Popes in my lifetime have written eloquently about Mary, many of whom had a deep devotion to the Mother of God. Pope St. John Paul II, in his encyclical “Redemptoris Mater” made this observation about Simeon’s words to Mary during the Presentation of Jesus in the Temple:

“They tell her of the actual historical situation in which the Son is to accomplish his mission, namely, in misunderstanding and sorrow.” The announcement “confirms her faith in the accomplishment of the divine promises of salvation” but also “reveals to her that she will have to live her obedience of faith in suffering, at the side of the suffering Savior, and that her motherhood will be mysterious and sorrowful.”

Jesus entrusts humanity to his mother as she stood at the foot of the Cross, the pope said, which gives me comfort and hope.

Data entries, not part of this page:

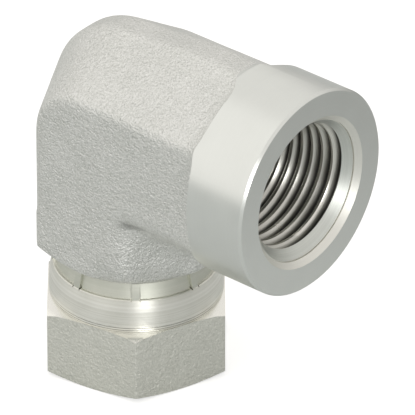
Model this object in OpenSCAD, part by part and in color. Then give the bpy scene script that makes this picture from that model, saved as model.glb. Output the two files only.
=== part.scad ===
// Forged 90 degree pipe elbow with a threaded port on one arm
// and a captive swivel nut on the other.
// The nut's axis is Z and its foot is at z = 0. The port opens toward +X.

/* [Elbow forging] */

// Height of the port's axis above the foot of the nut
port_height = 38.8; // [37:0.1:44]
// Distance from the nut's axis to the port's face
port_reach = 32; // [30:0.1:38]
// Width of the forging across its two flat sides
body_width = 25.3; // [24.6:0.1:27]
// Height of each flat side, across the arm
arm_flat = 16.4; // [14:0.1:18]
// Height of the arm over the narrow lands along its top and bottom
arm_span = 32.4; // [31.4:0.1:34]
// Width of each flat side, across the limb above the nut
limb_flat = 15.8; // [14:0.1:17]
// Depth of the limb over the narrow lands along its back and front
limb_span = 26.4; // [25:0.1:28]
// Width of the narrow lands on the arm
arm_land = 3.4; // [2:0.1:4]
// Width of the narrow lands on the limb and round the bend
limb_land = 4; // [3:0.1:5]
// Radius of the bend, measured to the outer land
bend_radius = 15.4; // [14.5:0.1:15.8]
// Angle of the forging's underside, above the nut
underside_angle = 30; // [20:1:40]

/* [Port] */

// Turned diameter round the port
boss_dia = 30.8; // [30.2:0.1:31.3]
// Length of the boss, measured back from the port's face to where the sides begin to flare
boss_length = 12; // [10:0.1:13.5]
// Distance that the turning stays clear of where the sides begin to flare
turned_setback = 0.6; // [0.3:0.1:1.2]
// Bevel on the outer edge of the port's face
face_bevel = 0.35; // [0.2:0.05:1]
// Diameter inside the crests of the port's thread
port_minor_dia = 18.4; // [17.5:0.1:18.8]
// Depth of the threaded part of the port
port_thread_depth = 16; // [12:0.5:17]
// Diameter of the countersink at the port's mouth
port_mouth_dia = 22.8; // [21.4:0.1:23.5]
// Diameter of the passage drilled along the arm
arm_passage_dia = 12.8; // [11:0.1:13.4]
// Diameter of the passage drilled up the stem
stem_passage_dia = 12.2; // [10:0.1:12.4]

/* [Swivel nut] */

// Size of the hexagon across flats
nut_af = 25.4; // [24.8:0.1:27]
// Overall height of the nut
nut_height = 18; // [17:0.1:20]
// Height of the hexagon, up to the foot of the round collar
hex_height = 10.7; // [9.5:0.1:11.5]
// Angle of the bevels that round the hexagon's corners
hex_bevel_angle = 18; // [12:1:30]
// Turn of the nut on its stem, where a corner of the hexagon faces this way
nut_turn = -50; // [-180:1:180]
// Diameter of the collar at its foot
collar_dia = 25.1; // [24.4:0.1:25.3]
// Diameter of the collar at the ledge that the crimping left
ledge_dia = 24; // [23.5:0.1:24.2]
// Height of the crimped band above the ledge
band_height = 2.4; // [2:0.1:3.2]
// Depth of the ledge
ledge_depth = 0.45; // [0.2:0.05:0.6]
// Inward lean of the crimped band over its height
band_lean = 0.55; // [0.3:0.05:0.8]
// Number of ribs left between the crimping jaws
rib_count = 8; // [6:1:12]
// Width of a rib
rib_width = 1.1; // [0.8:0.1:1.6]
// Diameter inside the crests of the nut's thread
nut_minor_dia = 18.9; // [18.4:0.1:19.2]
// Length of the nut's thread
nut_thread_length = 7.5; // [6:0.1:8]
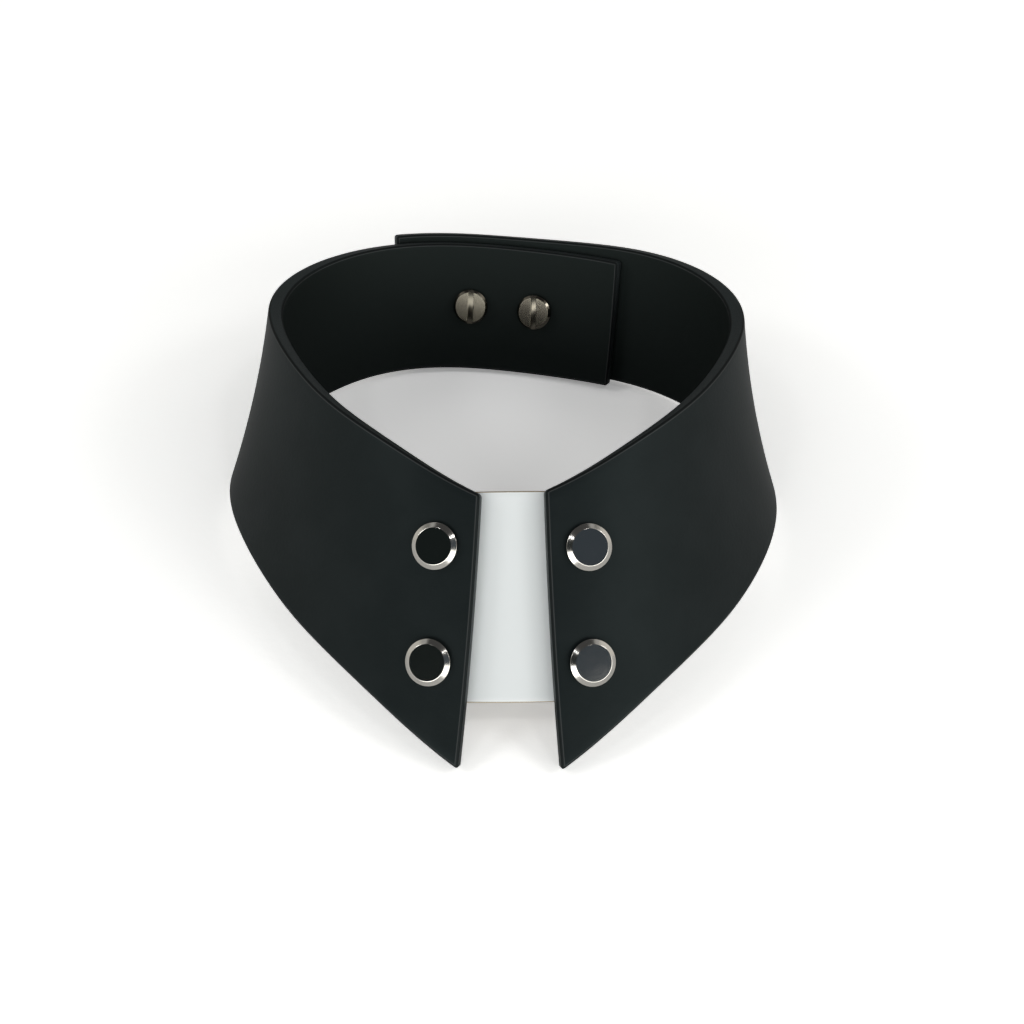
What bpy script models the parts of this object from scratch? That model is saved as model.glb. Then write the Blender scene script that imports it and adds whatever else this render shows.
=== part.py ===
"""A leather choker that stands by itself.

Two halves of thick black leather are bent into a ring. They are deep and pointed at the front, where a white
plate behind them joins them, and narrow at the back, where the left half's tail lies inside the right half's.
Posts with bevelled caps go through the layers from outside, and slotted screws hold them from inside.

Metres, +Z up. The front faces -Y, and the choker's left and right are the viewer's, who looks along +Y.
"""

import math
from collections import namedtuple

import bmesh
import bpy
import numpy as np
from mathutils import Matrix, Vector

MM = 0.001
NAME = "leather_choker"

# Thicknesses, and the gap that pieces which touch keep between them
LEATHER = 3.6 * MM
PLATE = 2.5 * MM
GAP = 0.3 * MM
BURNISHED_EDGE = 0.4 * MM

# The ring's plan, at the reference height. Its radius is the mean radius times one and the shares below, each
# with the cosine or the sine of its own multiple of the angle, which is 0 at the front and grows towards +X.
REFERENCE_HEIGHT = 22.0 * MM
MEAN_RADIUS = 63.4 * MM
Share = namedtuple("Share", "multiple cosine sine")
PLAN = (
    Share(1, 0.005, -0.038),
    Share(2, 0.002, 0.038),
    Share(3, 0.049, -0.011),
    Share(4, 0.006, 0.004),
)

# Flat leather bends along straight lines. Here they all meet in one point, high above the back, so the front
# leans back by 44 degrees and the back by 24.
APEX = np.array((4.1, 158.3, 242.8)) * MM

# Heights of the leather's edges on those lines, at some angles from the front, in millimetres
Edges = namedtuple("Edges", "angle left_top left_bottom right_top right_bottom")
EDGES = (
    Edges(0, 40.5, -1.3, 41.2, -1.6),
    Edges(25, 45.1, 7.9, 46.0, 8.5),
    Edges(50, 44.9, 9.1, 45.8, 9.2),
    Edges(80, 43.9, 7.9, 44.0, 7.0),
    Edges(110, 40.0, 3.0, 40.0, 3.6),
    Edges(145, 34.4, 1.3, 36.5, 2.5),
    Edges(180, 32.1, 0.0, 34.1, 0.9),
    Edges(215, 33.6, 2.0, 35.8, 3.2),
)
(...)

The Church “sees Mary maternally present and sharing in the many complicated problems which today beset the lives of individuals, families and nations; she sees her helping the Christian people in the constant struggle between good and evil, to ensure that it ‘does not fall,’ or, if it has fallen, that it ‘rises again.’”

Coincidentally, Pope St. John Paul II gave this encyclical at St. Peter’s Basilica on March 25, 1987, the day on which I gave birth to my first-born son, Colin. 

All of us, mothers and everyone else, will experience grief as we part from those we love, just as Mary did. However, Enzler reminds us that a “multitude of souls were saved by Mary’s sharing” in Jesus’ Calvary.